PROBLEM STATEMENT:
Copy the records below verbatim, from the first line through the line containing "cone_d = 34.6; // [30:0.1:38]", inclusive, and output nothing else.

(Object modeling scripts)

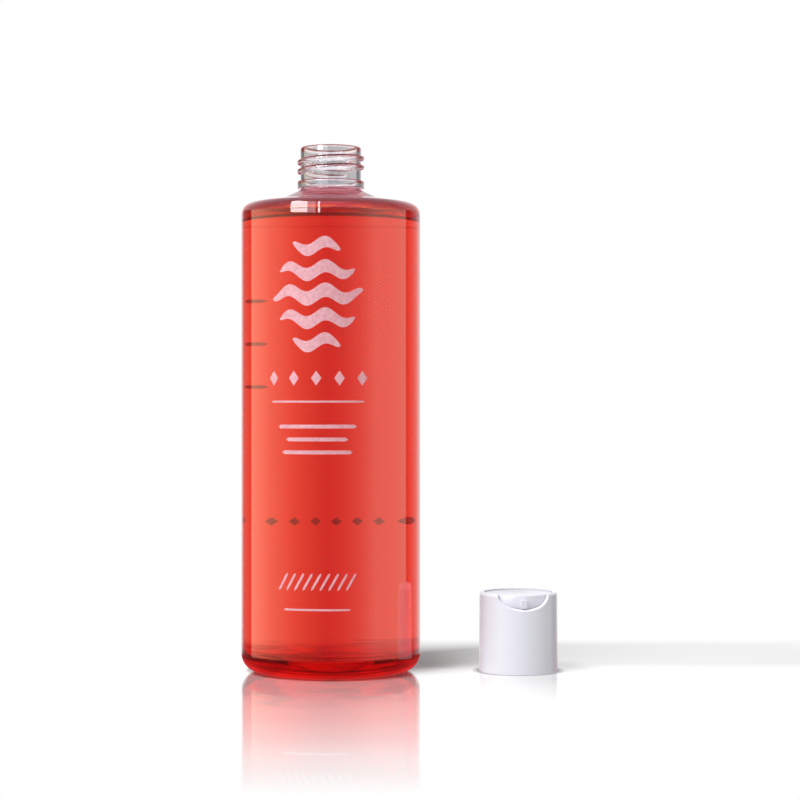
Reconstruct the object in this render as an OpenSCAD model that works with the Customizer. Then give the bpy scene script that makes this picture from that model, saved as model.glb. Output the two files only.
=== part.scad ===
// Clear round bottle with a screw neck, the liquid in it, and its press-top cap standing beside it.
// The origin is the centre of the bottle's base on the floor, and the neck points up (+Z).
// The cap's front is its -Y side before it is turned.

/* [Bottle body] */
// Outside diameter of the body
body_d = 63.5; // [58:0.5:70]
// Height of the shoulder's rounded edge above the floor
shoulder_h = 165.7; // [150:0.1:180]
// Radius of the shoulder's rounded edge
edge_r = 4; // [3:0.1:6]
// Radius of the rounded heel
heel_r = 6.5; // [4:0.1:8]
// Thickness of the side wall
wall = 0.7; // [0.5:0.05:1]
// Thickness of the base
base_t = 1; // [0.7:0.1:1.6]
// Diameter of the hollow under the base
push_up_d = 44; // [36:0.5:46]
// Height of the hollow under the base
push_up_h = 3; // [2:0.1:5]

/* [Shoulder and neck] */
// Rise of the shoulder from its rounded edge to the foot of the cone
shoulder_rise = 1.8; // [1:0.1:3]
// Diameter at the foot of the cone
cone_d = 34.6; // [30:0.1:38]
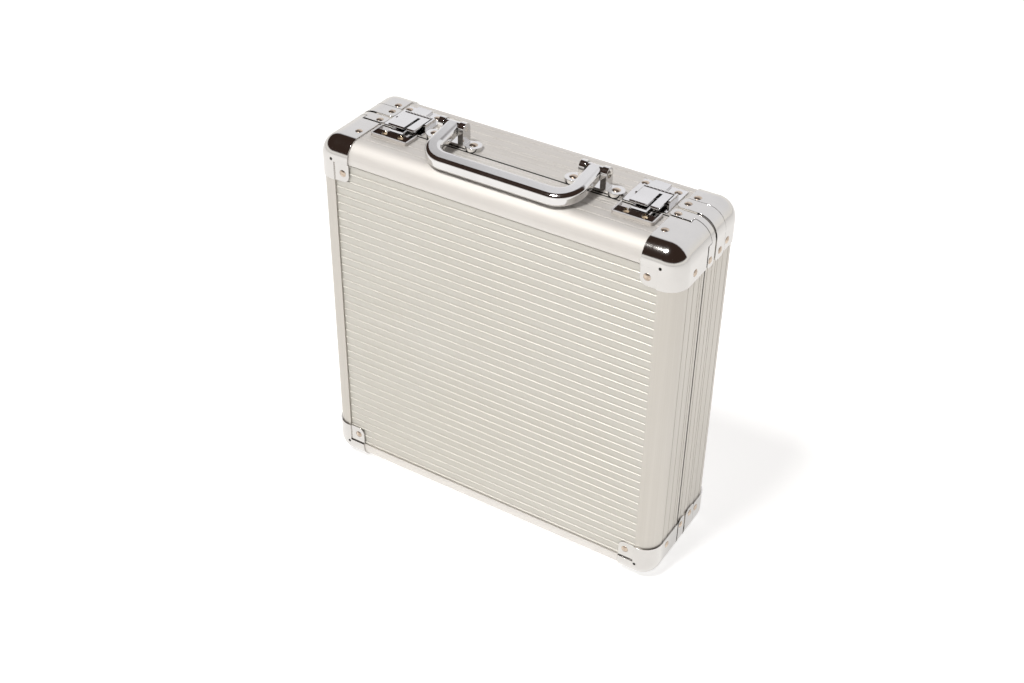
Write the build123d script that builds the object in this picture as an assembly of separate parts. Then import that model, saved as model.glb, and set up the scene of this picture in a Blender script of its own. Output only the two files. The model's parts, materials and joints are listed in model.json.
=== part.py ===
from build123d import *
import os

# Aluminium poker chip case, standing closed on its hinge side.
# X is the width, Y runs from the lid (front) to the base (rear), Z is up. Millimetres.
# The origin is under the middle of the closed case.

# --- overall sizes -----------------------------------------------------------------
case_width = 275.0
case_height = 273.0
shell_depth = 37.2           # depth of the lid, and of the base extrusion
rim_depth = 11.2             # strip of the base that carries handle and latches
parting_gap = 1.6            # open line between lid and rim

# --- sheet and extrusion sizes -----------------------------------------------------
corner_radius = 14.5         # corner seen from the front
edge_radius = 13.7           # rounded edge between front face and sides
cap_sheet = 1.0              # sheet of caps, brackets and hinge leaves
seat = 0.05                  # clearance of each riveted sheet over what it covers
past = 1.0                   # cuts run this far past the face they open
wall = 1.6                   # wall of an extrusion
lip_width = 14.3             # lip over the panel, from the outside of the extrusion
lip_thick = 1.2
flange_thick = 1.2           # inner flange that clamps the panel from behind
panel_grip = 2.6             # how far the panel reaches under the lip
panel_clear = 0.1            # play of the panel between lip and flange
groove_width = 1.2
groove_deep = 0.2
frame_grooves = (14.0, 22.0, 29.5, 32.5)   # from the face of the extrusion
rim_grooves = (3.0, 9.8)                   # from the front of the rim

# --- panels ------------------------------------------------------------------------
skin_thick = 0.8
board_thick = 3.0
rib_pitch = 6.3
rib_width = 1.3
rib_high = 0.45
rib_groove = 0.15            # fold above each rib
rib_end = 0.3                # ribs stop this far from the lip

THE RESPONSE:
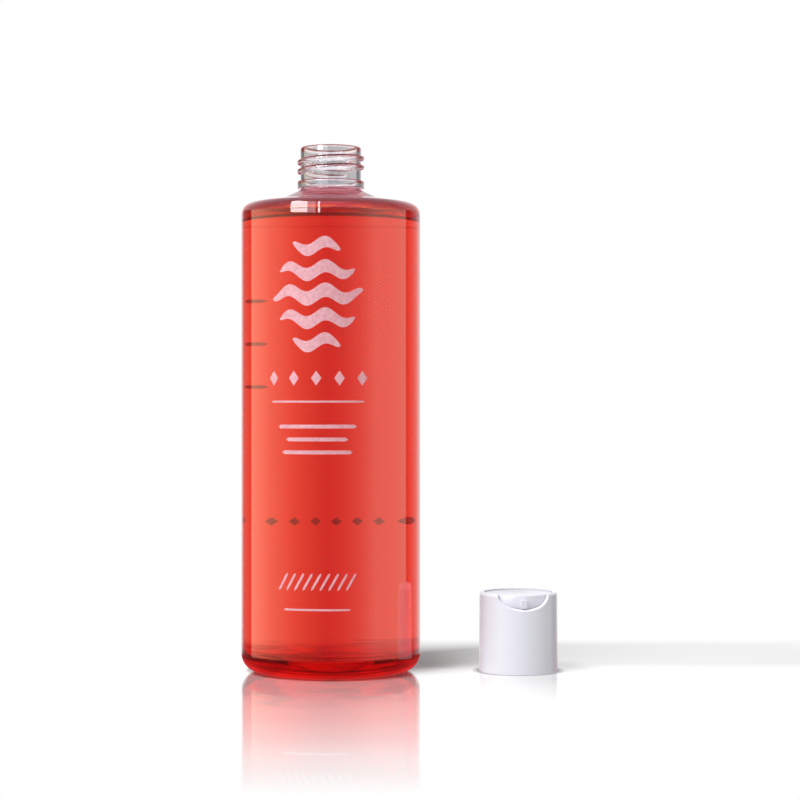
Reconstruct the object in this render as an OpenSCAD model that works with the Customizer. Then give the bpy scene script that makes this picture from that model, saved as model.glb. Output the two files only.
=== part.scad ===
// Clear round bottle with a screw neck, the liquid in it, and its press-top cap standing beside it.
// The origin is the centre of the bottle's base on the floor, and the neck points up (+Z).
// The cap's front is its -Y side before it is turned.

/* [Bottle body] */
// Outside diameter of the body
body_d = 63.5; // [58:0.5:70]
// Height of the shoulder's rounded edge above the floor
shoulder_h = 165.7; // [150:0.1:180]
// Radius of the shoulder's rounded edge
edge_r = 4; // [3:0.1:6]
// Radius of the rounded heel
heel_r = 6.5; // [4:0.1:8]
// Thickness of the side wall
wall = 0.7; // [0.5:0.05:1]
// Thickness of the base
base_t = 1; // [0.7:0.1:1.6]
// Diameter of the hollow under the base
push_up_d = 44; // [36:0.5:46]
// Height of the hollow under the base
push_up_h = 3; // [2:0.1:5]

/* [Shoulder and neck] */
// Rise of the shoulder from its rounded edge to the foot of the cone
shoulder_rise = 1.8; // [1:0.1:3]
// Diameter at the foot of the cone
cone_d = 34.6; // [30:0.1:38]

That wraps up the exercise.